Впоследствии Федор заново написал свою «книжицу». Вместе с описанием обстоятельств ссоры с Аввакумом она была отправлена к сыну Максиму и друзьям в Москву и сильно поколебала авторитет Аввакума.

Неистовый бунт против церковной догматики известный оратор и публицист митрополит Димитрий Ростовский через двадцать семь лет после смерти Аввакума назвал «мужичьим умствованием», опровержением евангелия, не старой верой, а «новым мудрованьем». Впоследствии исследователи объясняли еретичество Аввакума полемической увлеченностью и неумением точно выразить отвлеченные богословские положения.





Но, как бы там ни было, взгляды Аввакума смутили самих раскольников, сошедшихся впоследствии даже на собор, где обсуждались полученные от самого отца Сергия письма Аввакума. Собор кончился свалкой, кто-то крикнул: «Стреляй!», и все разбежались. Сторонников у аввакумовской «новизны» оказалось немного, и о ней старообрядцы старались больше не упоминать.

Самым близким другом и духовным отцом Аввакума был мягкий и простодушный старец Епифаний, но и ему не по сердцу пришлись «ярость великая и вопль» протопопа по поводу догматов. Федор не преминул искать поддержки старца. «Старец же прост человек, — писал Аввакум, — правду чаял шептание его и напал на меня по ево учению всеми силами». И хотя протопоп привык «от купели троицу чести в трех образах, а не единицу жидовскую», поступился он ради дружбы с Епифанием своей совестью и пошел ночью в землянку к Федору мириться. Дьякон наставлял его, а он, затая гнев, только «помикивал».

Но гнев все равно прорвало. «Не до дружка стало — до своево брюшка». Пошел Аввакум «косить» и старца. Это был гнев отчаяния. Молва о том, что Аввакум пишет по-еретически, ширилась и докатилась уже до Пустозерска. Та же горечь, что некогда съедала Федора, теперь грызла и Аввакума. «Никониане еретиком зовут, дети духовные еретиком же зовут!» Это был вопль упрямой души…

Случилось это уже году в 1678. По легенде, помирились будто бы перед смертью Аввакум с Федором, и немалую роль сыграл в этом, наверно, старец Епифаний.

Дружба Аввакума и Епифания трогательна и удивительна. С самого начала, с первой же встречи в Москве. глубоко уважал старца Аввакум, заботился о нем, едва ли не в каждом письме упоминал о нем с благодарностью.
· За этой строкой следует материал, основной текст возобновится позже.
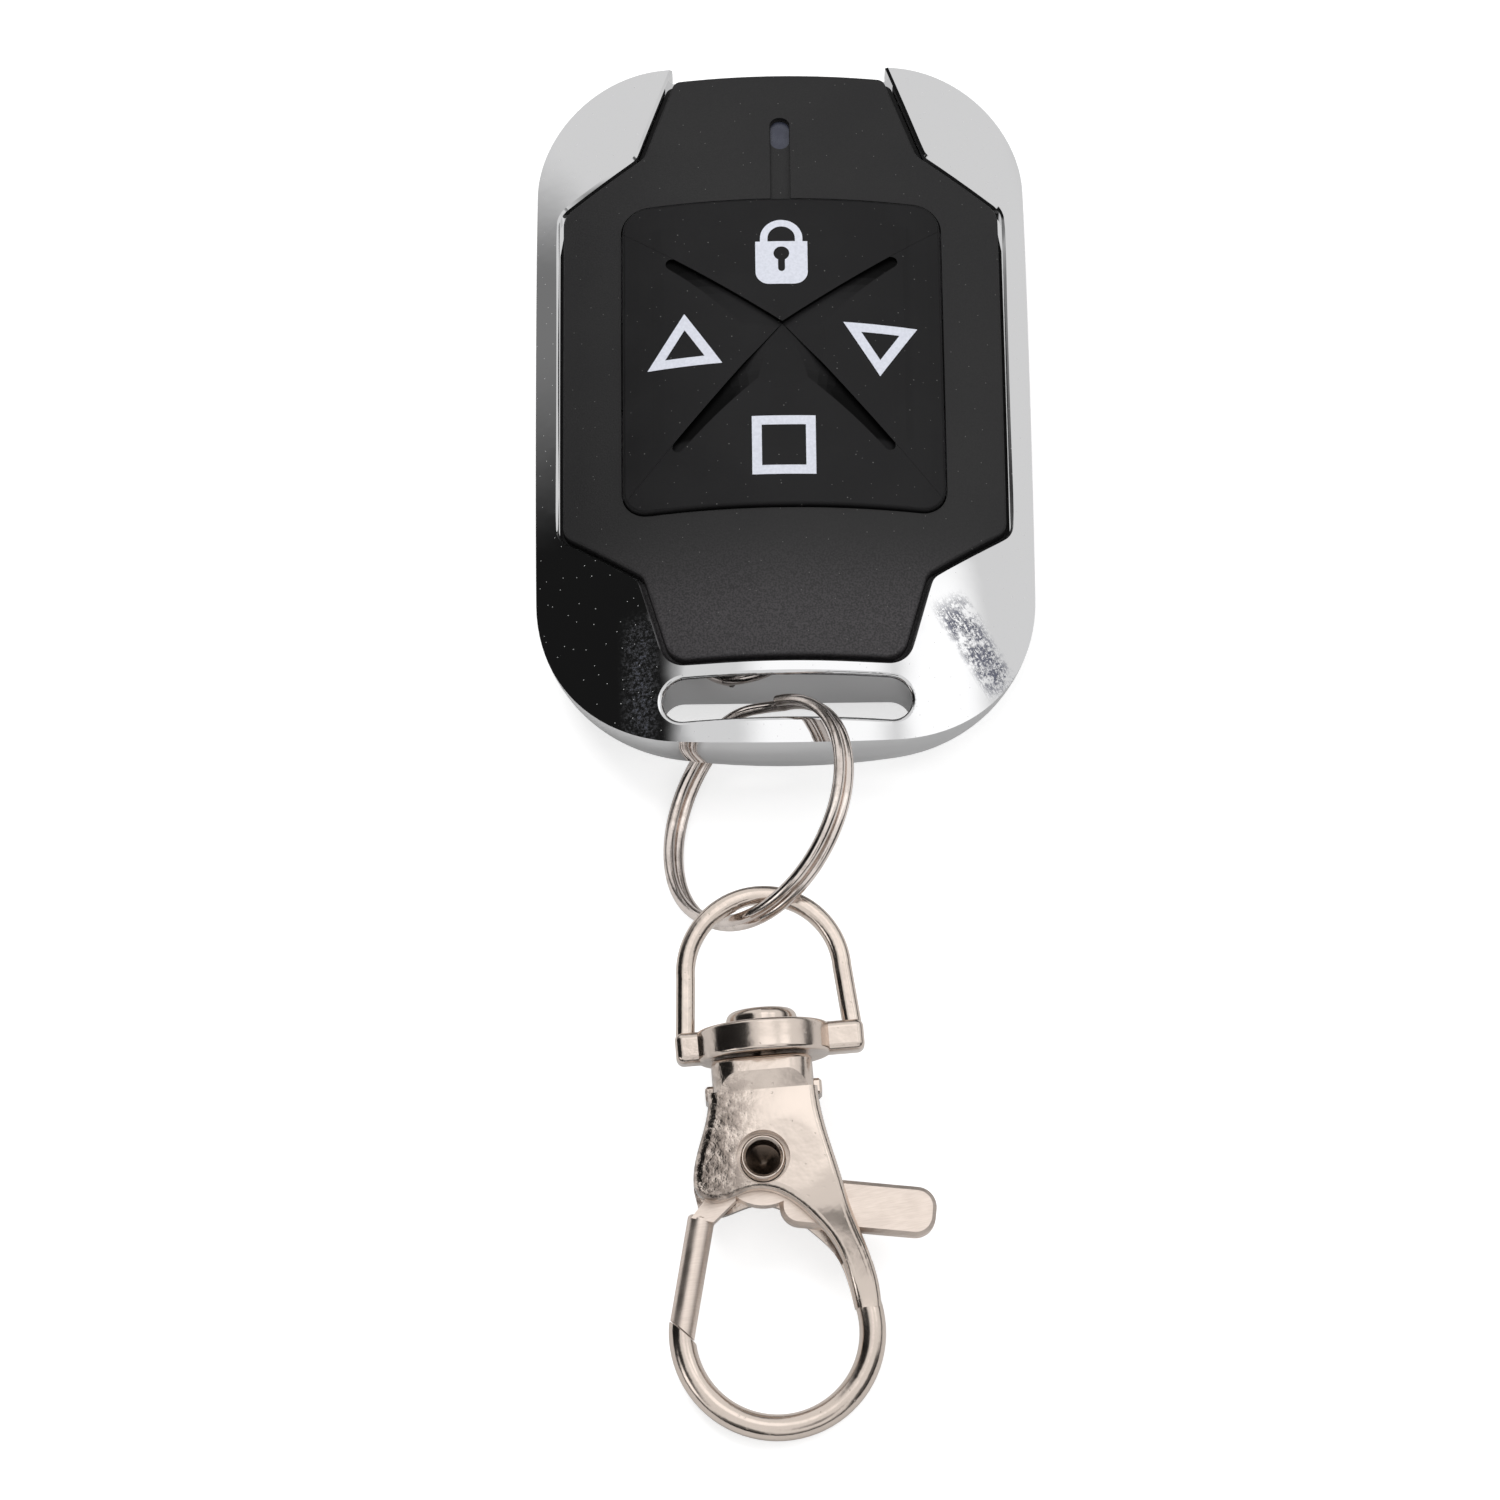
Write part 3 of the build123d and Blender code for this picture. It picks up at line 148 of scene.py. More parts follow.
class Shader:
    """The node tree of one material or world, with short calls that add a node and return its output."""

    def __init__(self, owner):
        owner.use_nodes = True
        self.tree = owner.node_tree
        self.tree.nodes.clear()

    def fill(self, socket, value):
        if is_socket(value):
            self.tree.links.new(value, socket)
        else:
            socket.default_value = value

    def add(self, kind, output, inputs, **settings):
        node = self.tree.nodes.new(kind)
        for name, value in settings.items():
            setattr(node, name, value)
        for name, value in inputs.items():
            self.fill(node.inputs[name], value)
        return node.outputs[output]

    def place(self):
        return self.add("ShaderNodeTexCoord", "Object", {})

    def part(self, vector, axis):
        return self.add("ShaderNodeSeparateXYZ", axis, {"Vector": vector})

    def facing_up(self):
        """1 where the surface lies level, 0 on an upright wall."""
        return self.part(self.add("ShaderNodeNewGeometry", "True Normal", {}), "Z")

    def stretched(self, vector, scale):
        return self.add("ShaderNodeMapping", "Vector", {"Vector": vector, "Scale": scale})

    def along(self, vector, heading):
        """How far a point lies along a heading in the XY plane, in degrees from X."""
        angle = math.radians(heading)
        return self.add("ShaderNodeVectorMath", "Value", {
            0: vector, 1: (math.cos(angle), math.sin(angle), 0)}, operation="DOT_PRODUCT")

    def grained(self, vector, heading, length):
        """Coordinates that draw noise out along a heading by this factor."""
        drawn = self.times(self.along(vector, heading), 1 / length)
        return self.add("ShaderNodeCombineXYZ", "Vector", {
            "X": drawn, "Y": self.along(vector, heading + 90)})

    def band(self, value, middle, half, edge):
        """1 where a value in millimetres lies within a half width of the middle, with soft edges."""
        off = self.math("ABSOLUTE", self.math("SUBTRACT", value, middle * MM))
        return self.ramp(off, (half + edge) * MM, half * MM)

    def rectangle(self, vector, heading, length, breadth):
        """1 in a soft-edged rectangle, given as a band along its heading and another across it."""
        return self.times(self.band(self.along(vector, heading), *length),
                          self.band(self.along(vector, heading + 90), *breadth))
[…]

Сперва, когда в Пустозерске им жилось сравнительно легко, Аввакум и Епифаний подолгу рассказывали друг другу о своей жизни. После казней узники продолжали встречаться, переползая из землянки в землянку под покровом темноты или пользуясь попустительством сочувствовавших им стражников. В этом общении родилась постепенно «Книга бесед», а потом «Житие» и другие произведения Аввакума.

Епифаний был довольно опытным писателем, уже один раз положившим на бумагу свое житие. Он-то и «понудил» Аввакума написать книгу.

В рассказах Аввакума о его приключениях и злоключениях оживала едва ли не вся русская земля — и Поволжье, и Север, и Сибирь; сотни и сотни людей всех званий и состояний страдали и радовались, боролись и покорно несли свой крест… В мокрых, погребенных под землей срубах воспоминания о вольной жизни горели ярким пламенем, слова лились свободно.

Немало «житий» прочел на своем веку Аввакум. Но большая их часть написана была каким-то мертвым, нескладным языком, не тем богатым, сочным языком, на котором изъяснялись русские люди.

«Не позазрите просторечию нашему, понеже люблю свой русской природной язык, виршами философскими не обык речи красить…» — напишет он впоследствии во вступлении к своему «Житию».

«Я не брегу о красноречии и не уничижаю своего языка русского…»

Аввакум не заботился об изысканности, презирал напыщенную трескотню придворных графоманов. «По нужде ворчу, понеже докучают. А как бы не спрашивали, я бы молчал больше».

Литература не была для него ни профессиональным занятием, ни средством удовлетворения честолюбия. Борец, он видел в литературе лишь иной род оружия. Не окажись Аввакум в земляной тюрьме, он, возможно, ограничил бы свою деятельность лишь огненными проповедями да еще письмами. А теперь он вынужден был писать более пространно и творил так же талантливо и страстно, как делал в жизни все. И вроде бы «само» получалось у этого мужицкого писателя, который речь свою называл «вяканьем», а литературную работу «ковыряньем».

17

Как считает советский исследователь творчества мятежного протопопа А. Н. Робинсон: «Эти «цари» (отец, сын и святой дух) представлялись Аввакуму равными по «власти» и управляющими своей «державою» (вселенной) как бы коллегиально (разрядка моя. — Д. Ж.) — «образом совета». Подобные утверждения Аввакума подвергали сомнению всеобщий феодальный принцип монархического мироустройства…» (А. Н. Робинсон, Жизнеописания Аввакума и Епифания. Исследования и тексты. М., 1963, стр. 50).